◆ **Written request**:
Please give the listing again, word for word, with nothing left out.

◆ **Source data**:
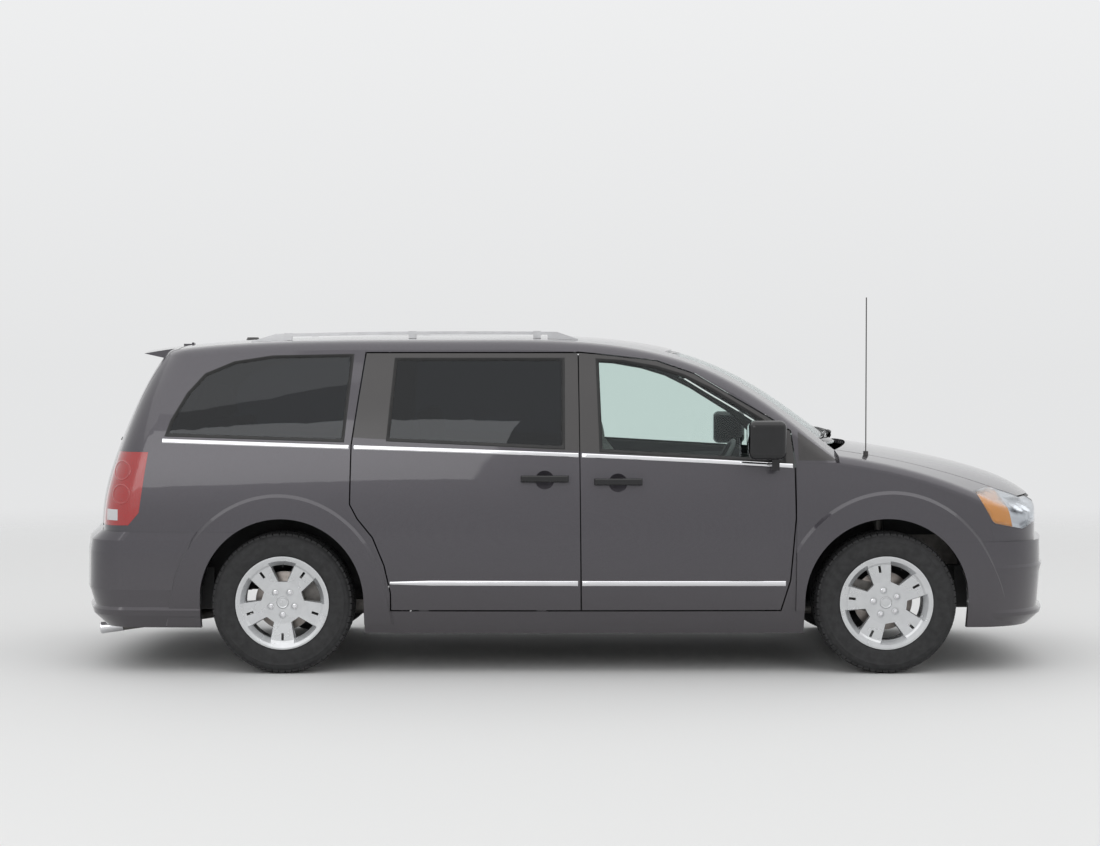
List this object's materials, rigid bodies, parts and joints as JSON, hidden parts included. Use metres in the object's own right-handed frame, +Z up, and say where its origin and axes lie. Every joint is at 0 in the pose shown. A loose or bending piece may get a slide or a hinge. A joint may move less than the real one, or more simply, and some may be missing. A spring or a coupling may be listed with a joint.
{
  "type": "minivan",
  "caption": "Full-size minivan with swinging front doors, sliding side doors, a top-hinged liftgate, roof rails and alloy wheels.",
  "frame": {"origin": "on the ground, under the middle of the bounding box", "axes": "+X forward, +Y to the vehicle's left, +Z up"},
  "size_m": [5.15, 2.29, 1.9224],
  "materials": {
    "paint": "metallic clear coat",
    "black_trim": "satin",
    "grey_trim": "satin",
    "silver_rail": "satin anodised",
    "alloy": "painted silver",
    "tyre_rubber": "matte",
    "clear_glass": "clear, slightly green",
    "dark_glass": "dark privacy tint",
    "lamp_clear": "clear lens",
    "lamp_red": "red lens",
    "chassis": "matte undercoat",
    "steel": "cast and machined",
    "seat_fabric": "woven",
    "dash_plastic": "grained",
    "aerial": "black coated"
  },
  "bodies": {
    "body": {"underbody": "chassis", "body_side_right": "paint", "body_side_left": "paint", "roof": "paint", "fenders": "paint", "front_bumper": "paint", "rear_bumper": "paint", "grille": "black_trim", "headlamps": "lamp_clear", "tail_lamps": "lamp_red", "windshield": "clear_glass", "side_glass": "dark_glass", "sails": "grey_trim", "sliding_doors": "paint", "front_structure": "chassis", "inner_frames": "chassis", "cowl": "black_trim", "sliding_handles": "black_trim", "roof_rails": "silver_rail", "engine": "steel", "dashboard": "dash_plastic", "steering_wheel": "dash_plastic", "front_seats": "seat_fabric", "middle_seats": "seat_fabric", "bench": "seat_fabric", "rear_axle": "steel", "front_subframe": "chassis", "exhaust": "steel", "fuel_tank": "chassis", "antenna": "aerial"},
    "hood": {"hood": "paint"},
    "liftgate": {"liftgate": "paint", "liftgate_glass": "dark_glass"},
    "fuel_door": {"fuel_door": "paint"},
    "door_right": {"front_door_right": "paint", "door_glass_right": "clear_glass", "door_handle_right": "black_trim", "mirror_right": "black_trim"},
    "steered_right": {"upright_right": "steel"},
    "front_wheel_right": {"tyre_front_right": "tyre_rubber", "rim_front_right": "alloy"},
    "rear_wheel_right": {"tyre_rear_right": "tyre_rubber", "rim_rear_right": "alloy"},
    "door_left": {"front_door_left": "paint", "door_glass_left": "clear_glass", "door_handle_left": "black_trim", "mirror_left": "black_trim"},
    "steered_left": {"upright_left": "steel"},
    "front_wheel_left": {"tyre_front_left": "tyre_rubber", "rim_front_left": "alloy"},
    "rear_wheel_left": {"tyre_rear_left": "tyre_rubber", "rim_rear_left": "alloy"}
  },
  "joints": [
    {"name": "steer_right", "type": "hinge", "parent": "body", "child": "steered_right", "pos_m": [1.632, -0.708, 0.362], "axis": [0, 0.2079, 0.9781], "range_deg": [-30, 30]},
    {"name": "front_wheel_spin_right", "type": "hinge", "parent": "steered_right", "child": "front_wheel_right", "pos_m": [1.632, -0.825, 0.362], "axis": [0, 1, 0], "continuous": true},
    {"name": "rear_wheel_spin_right", "type": "hinge", "parent": "body", "child": "rear_wheel_right", "pos_m": [-1.446, -0.825, 0.362], "axis": [0, 1, 0], "continuous": true},
    {"name": "front_door_hinge_right", "type": "hinge", "parent": "body", "child": "door_right", "pos_m": [1.08, -0.922, 0.7], "axis": [0, 0, 1], "range_deg": [0, 68]},
    {"name": "steer_left", "type": "hinge", "parent": "body", "child": "steered_left", "pos_m": [1.632, 0.708, 0.362], "axis": [0, -0.2079, 0.9781], "range_deg": [-30, 30]},
    {"name": "front_wheel_spin_left", "type": "hinge", "parent": "steered_left", "child": "front_wheel_left", "pos_m": [1.632, 0.825, 0.362], "axis": [0, 1, 0], "continuous": true},
    {"name": "rear_wheel_spin_left", "type": "hinge", "parent": "body", "child": "rear_wheel_left", "pos_m": [-1.446, 0.825, 0.362], "axis": [0, 1, 0], "continuous": true},
    {"name": "front_door_hinge_left", "type": "hinge", "parent": "body", "child": "door_left", "pos_m": [1.08, 0.922, 0.7], "axis": [0, 0, -1], "range_deg": [0, 68]},
    {"name": "hood_hinge", "type": "hinge", "parent": "body", "child": "hood", "pos_m": [1.392, 0, 1.11], "axis": [0, -1, 0], "range_deg": [0, 50]},
    {"name": "liftgate_hinge", "type": "hinge", "parent": "body", "child": "liftgate", "pos_m": [-2.007, 0, 1.69], "axis": [0, 1, 0], "range_deg": [0, 80]},
    {"name": "fuel_door_hinge", "type": "hinge", "parent": "body", "child": "fuel_door", "pos_m": [-1.8465, 0.9336, 0.998], "axis": [0, 0.1431, -0.9897], "range_deg": [0, 85]}
  ],
  "couplings": [
    {"joint": "steer_left", "follows": "steer_right", "ratio": 1}
  ]
}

◆ **Reply to the exercise**:
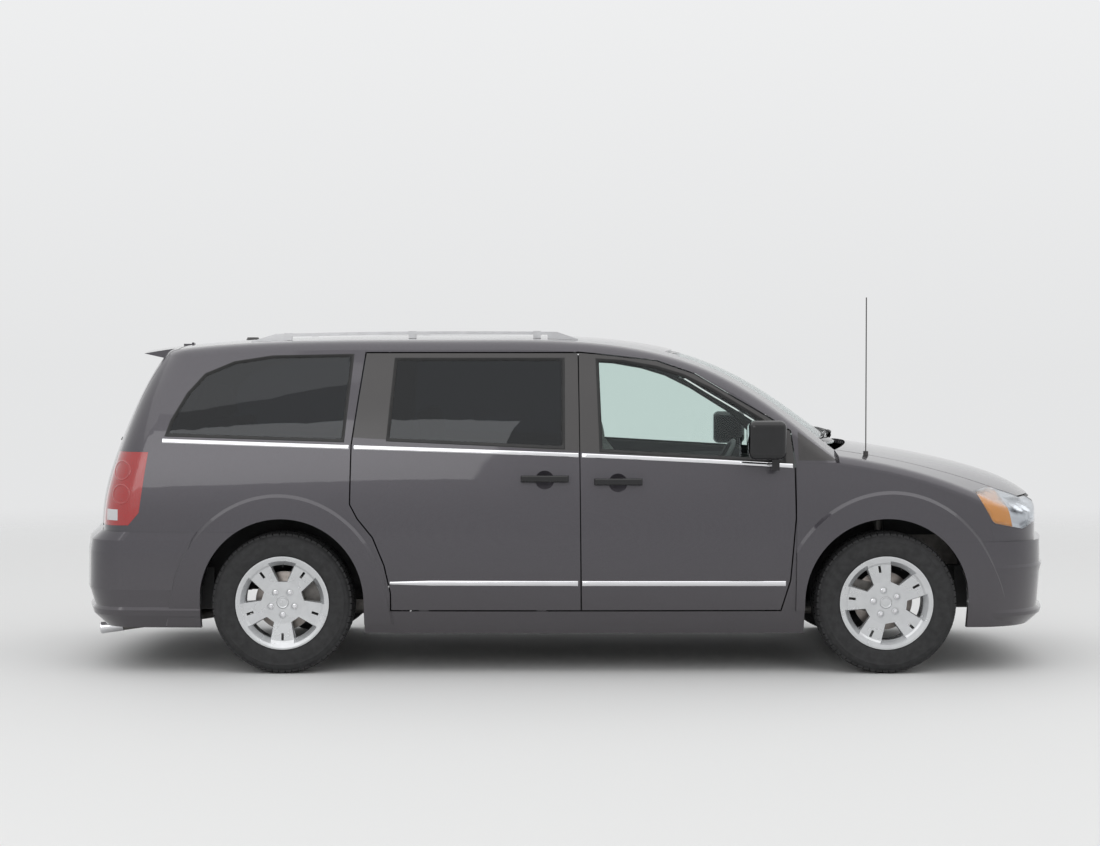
List this object's materials, rigid bodies, parts and joints as JSON, hidden parts included. Use metres in the object's own right-handed frame, +Z up, and say where its origin and axes lie. Every joint is at 0 in the pose shown. A loose or bending piece may get a slide or a hinge. A joint may move less than the real one, or more simply, and some may be missing. A spring or a coupling may be listed with a joint.
{
  "type": "minivan",
  "caption": "Full-size minivan with swinging front doors, sliding side doors, a top-hinged liftgate, roof rails and alloy wheels.",
  "frame": {"origin": "on the ground, under the middle of the bounding box", "axes": "+X forward, +Y to the vehicle's left, +Z up"},
  "size_m": [5.15, 2.29, 1.9224],
  "materials": {
    "paint": "metallic clear coat",
    "black_trim": "satin",
    "grey_trim": "satin",
    "silver_rail": "satin anodised",
    "alloy": "painted silver",
    "tyre_rubber": "matte",
    "clear_glass": "clear, slightly green",
    "dark_glass": "dark privacy tint",
    "lamp_clear": "clear lens",
    "lamp_red": "red lens",
    "chassis": "matte undercoat",
    "steel": "cast and machined",
    "seat_fabric": "woven",
    "dash_plastic": "grained",
    "aerial": "black coated"
  },
  "bodies": {
    "body": {"underbody": "chassis", "body_side_right": "paint", "body_side_left": "paint", "roof": "paint", "fenders": "paint", "front_bumper": "paint", "rear_bumper": "paint", "grille": "black_trim", "headlamps": "lamp_clear", "tail_lamps": "lamp_red", "windshield": "clear_glass", "side_glass": "dark_glass", "sails": "grey_trim", "sliding_doors": "paint", "front_structure": "chassis", "inner_frames": "chassis", "cowl": "black_trim", "sliding_handles": "black_trim", "roof_rails": "silver_rail", "engine": "steel", "dashboard": "dash_plastic", "steering_wheel": "dash_plastic", "front_seats": "seat_fabric", "middle_seats": "seat_fabric", "bench": "seat_fabric", "rear_axle": "steel", "front_subframe": "chassis", "exhaust": "steel", "fuel_tank": "chassis", "antenna": "aerial"},
    "hood": {"hood": "paint"},
    "liftgate": {"liftgate": "paint", "liftgate_glass": "dark_glass"},
    "fuel_door": {"fuel_door": "paint"},
    "door_right": {"front_door_right": "paint", "door_glass_right": "clear_glass", "door_handle_right": "black_trim", "mirror_right": "black_trim"},
    "steered_right": {"upright_right": "steel"},
    "front_wheel_right": {"tyre_front_right": "tyre_rubber", "rim_front_right": "alloy"},
    "rear_wheel_right": {"tyre_rear_right": "tyre_rubber", "rim_rear_right": "alloy"},
    "door_left": {"front_door_left": "paint", "door_glass_left": "clear_glass", "door_handle_left": "black_trim", "mirror_left": "black_trim"},
    "steered_left": {"upright_left": "steel"},
    "front_wheel_left": {"tyre_front_left": "tyre_rubber", "rim_front_left": "alloy"},
    "rear_wheel_left": {"tyre_rear_left": "tyre_rubber", "rim_rear_left": "alloy"}
  },
  "joints": [
    {"name": "steer_right", "type": "hinge", "parent": "body", "child": "steered_right", "pos_m": [1.632, -0.708, 0.362], "axis": [0, 0.2079, 0.9781], "range_deg": [-30, 30]},
    {"name": "front_wheel_spin_right", "type": "hinge", "parent": "steered_right", "child": "front_wheel_right", "pos_m": [1.632, -0.825, 0.362], "axis": [0, 1, 0], "continuous": true},
    {"name": "rear_wheel_spin_right", "type": "hinge", "parent": "body", "child": "rear_wheel_right", "pos_m": [-1.446, -0.825, 0.362], "axis": [0, 1, 0], "continuous": true},
    {"name": "front_door_hinge_right", "type": "hinge", "parent": "body", "child": "door_right", "pos_m": [1.08, -0.922, 0.7], "axis": [0, 0, 1], "range_deg": [0, 68]},
    {"name": "steer_left", "type": "hinge", "parent": "body", "child": "steered_left", "pos_m": [1.632, 0.708, 0.362], "axis": [0, -0.2079, 0.9781], "range_deg": [-30, 30]},
    {"name": "front_wheel_spin_left", "type": "hinge", "parent": "steered_left", "child": "front_wheel_left", "pos_m": [1.632, 0.825, 0.362], "axis": [0, 1, 0], "continuous": true},
    {"name": "rear_wheel_spin_left", "type": "hinge", "parent": "body", "child": "rear_wheel_left", "pos_m": [-1.446, 0.825, 0.362], "axis": [0, 1, 0], "continuous": true},
    {"name": "front_door_hinge_left", "type": "hinge", "parent": "body", "child": "door_left", "pos_m": [1.08, 0.922, 0.7], "axis": [0, 0, -1], "range_deg": [0, 68]},
    {"name": "hood_hinge", "type": "hinge", "parent": "body", "child": "hood", "pos_m": [1.392, 0, 1.11], "axis": [0, -1, 0], "range_deg": [0, 50]},
    {"name": "liftgate_hinge", "type": "hinge", "parent": "body", "child": "liftgate", "pos_m": [-2.007, 0, 1.69], "axis": [0, 1, 0], "range_deg": [0, 80]},
    {"name": "fuel_door_hinge", "type": "hinge", "parent": "body", "child": "fuel_door", "pos_m": [-1.8465, 0.9336, 0.998], "axis": [0, 0.1431, -0.9897], "range_deg": [0, 85]}
  ],
  "couplings": [
    {"joint": "steer_left", "follows": "steer_right", "ratio": 1}
  ]
}